Eduardo Bresciani
31/02/2017
Na audiência, Moro criticou projeto que está sendo relatado pelo senador Roberto Requião (PMDB-PR), que deve ser votado nas próximas semanas no Senado, sem levar em conta sugestões apresentadas pelo procurador-geral da República, Rodrigo Janot.
Em sua proposta, Janot tentou deixar claro que juízes e investigadores não podem ser punidos por interpretações divergentes da lei.

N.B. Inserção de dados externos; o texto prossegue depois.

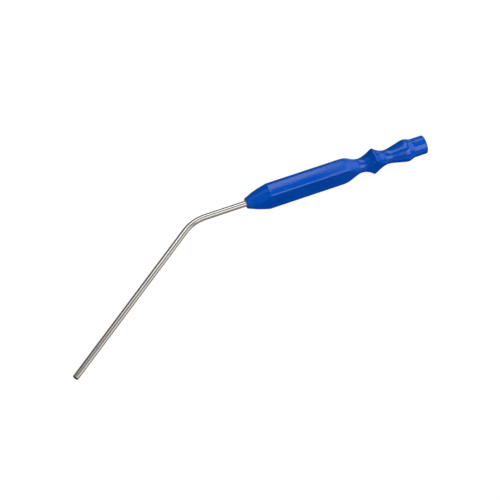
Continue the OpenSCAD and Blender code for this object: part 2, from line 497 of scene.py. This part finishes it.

Ele ressaltou que não há uma oposição à necessidade de se punir abusos, mas à forma como o tema vem sendo tratado no Senado. Moro destacou que tanto entidades da magistratura quanto o procurador-geral já apresentaram propostas para o tema.
— Se não for aprovada uma salvaguarda clara e inequívoca a esse respeito o grande receio é que o juiz passe a ter medo de tomar decisões que possam eventualmente interferir em interesses comerciais ou sobre pessoas poderosas. Se ameaçar a independência da magistratura, é o primeiro passo pra colocar em risco as nossas liberdades individuais. Nós precisamos ter juízes independentes nos processos — afirmou Moro.
— Ninguém é favorável a qualquer abuso de autoridade praticado por juiz, promotor ou autoridade policial, apenas o que se receia é que, a pretexto de se coibir abuso de autoridade, seja criminalizada a interpretação da lei — disse.
SOB ATAQUE
Na audiência, porém, Moro também virou alvo preferencial de deputados do PT.
O deputado Zé Geraldo (PTPA) chegou a afirmar que ninguém cometeu mais abuso de autoridade do que o juiz e que ele nem deveria mais ocupar o cargo de magistrado.
— Ninguém tem cometido mais abuso de autoridade do que você — disse.
O presidente da comissão, Danilo Forte (PSB-CE), interrompeu Zé Geraldo. Mas ele continuou.
— Se a Justiça do Brasil fosse séria ele não seria nem juiz mais.
Pelo formato da reunião, Moro só teve a palavra novamente no final da audiência e teve que ouvir os ataques.
O primeiro a fazer ataques foi Paulo Teixeira (PT-SP). Ele defendeu a aprovação do projeto de abuso de autoridade e citou como exemplo de abuso a divulgação por Moro de uma ligação entre os ex-presidentes Luiz Inácio Lula da Silva e Dilma Rousseff, o que ocorreu no ano passado. Teixeira questionou o magistrado se o objetivo dele com a divulgação era contribuir para a “derrubada de Dilma”.
O deputado Wadih Damous (PT-RJ), por sua vez, afirmou que há um novo Direito Penal em construção pela “república de Curitiba”.
— O que se percebe é um laboratório “punitivista” e esses eflúvios vêm centralmente lá do Paraná, em que nosso Direito, os fundamentos do estado democrático de direito estão sendo simplesmente pulverizados em nome de um chamado bem maior — disse Damous.
Ao final, Moro lembrou que suas decisões têm sido mantidas por instâncias superiores.
— Não cabe a mim responder sobre casos concretos e pendentes, não vim aqui para isso. Minhas decisões estão sujeitas a diversos controles jurisdicionais e os tribunais têm, em geral, mantido as minhas decisões, majoritariamente. Não me cabe ficar aqui respondendo aos parlamentares que fizeram perguntas ofensivas — afirmou Moro.
— O que acontece é que muitas vezes a aplicação independente e imparcial da lei é interpretada como ativismo e não é. É apenas o juiz cumprindo sua função — disse o magistrado.